IM: O Brasil poderia ter mais energia solar e eólica em detrimento da hidrelétrica e de fontes fósseis?

ES: Não, porque são fontes mais complexas de se gerenciar. Quanto mais energia eólica e solar você tem, mais hidrelétrica ou termelétrica você precisa ter no sistema, porque você pode não ter vento ou não ter sol em determinada região. Eu até posso não ter água num determinado momento, mas se eu tenho reservatórios, eu posso de alguma maneira compensar isso, claro que não por períodos muito longos de seca.
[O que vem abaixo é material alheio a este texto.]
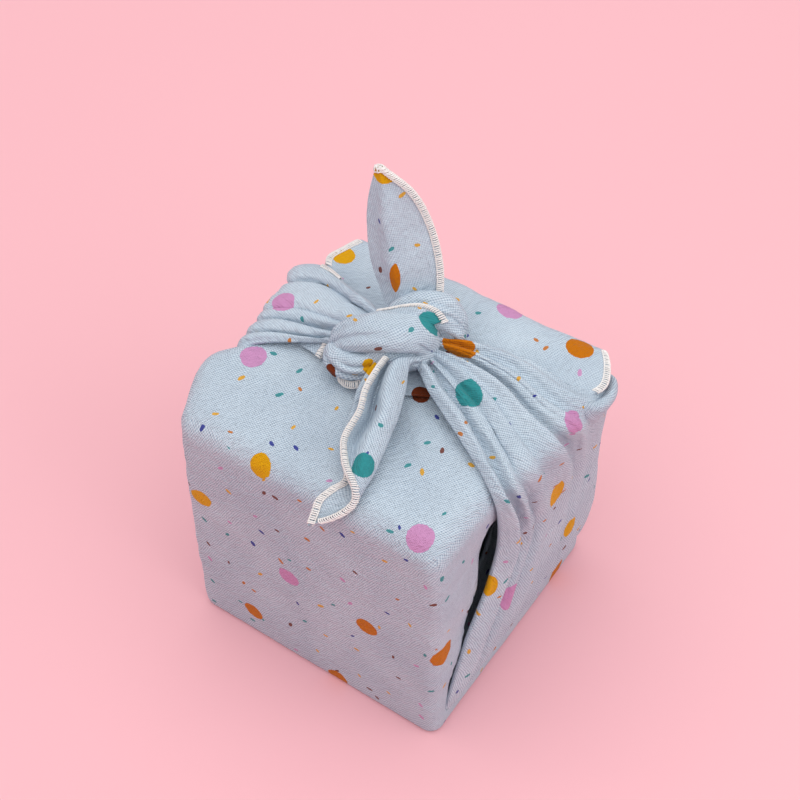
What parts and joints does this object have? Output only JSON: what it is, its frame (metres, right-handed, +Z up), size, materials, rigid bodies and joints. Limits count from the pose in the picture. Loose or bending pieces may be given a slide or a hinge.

Por isso que é importante ter uma matriz equilibrada, mesmo que parte da energia venha de fontes fósseis ou térmicas. E eu acredito que, no fim das contas, a gente tem uma matriz bem equilibrada, das mais limpas que têm no mundo. A gente tem muito espaço para limpar essa matriz elétrica, por exemplo, com a substituição dos ônibus que fazem a mobilidade urbana de combustíveis fósseis para elétricos.

IM: A Engie tem alguma parceria nesse sentido?

ES: O grupo já olhou há algum tempo para essa parte de mobilidade verde, mas hoje não é o nosso foco. A gente quer que isso aconteça para ofertar essa energia que está excedente no mercado e ajudar a diminuir a pegada de carbono na atmosfera. Uma medida de subsídio que eu defendo é diminuir o imposto sobre o ônibus elétrico ou fazer algum tipo de financiamento subsidiário para implementar uma infraestrutura e permitir que a mobilidade verde avance nas grandes cidades. Além do carro elétrico para os consumidores, o transporte de massa é um negócio que precisa ser incentivado. Seria um ganha-ganha tremendo.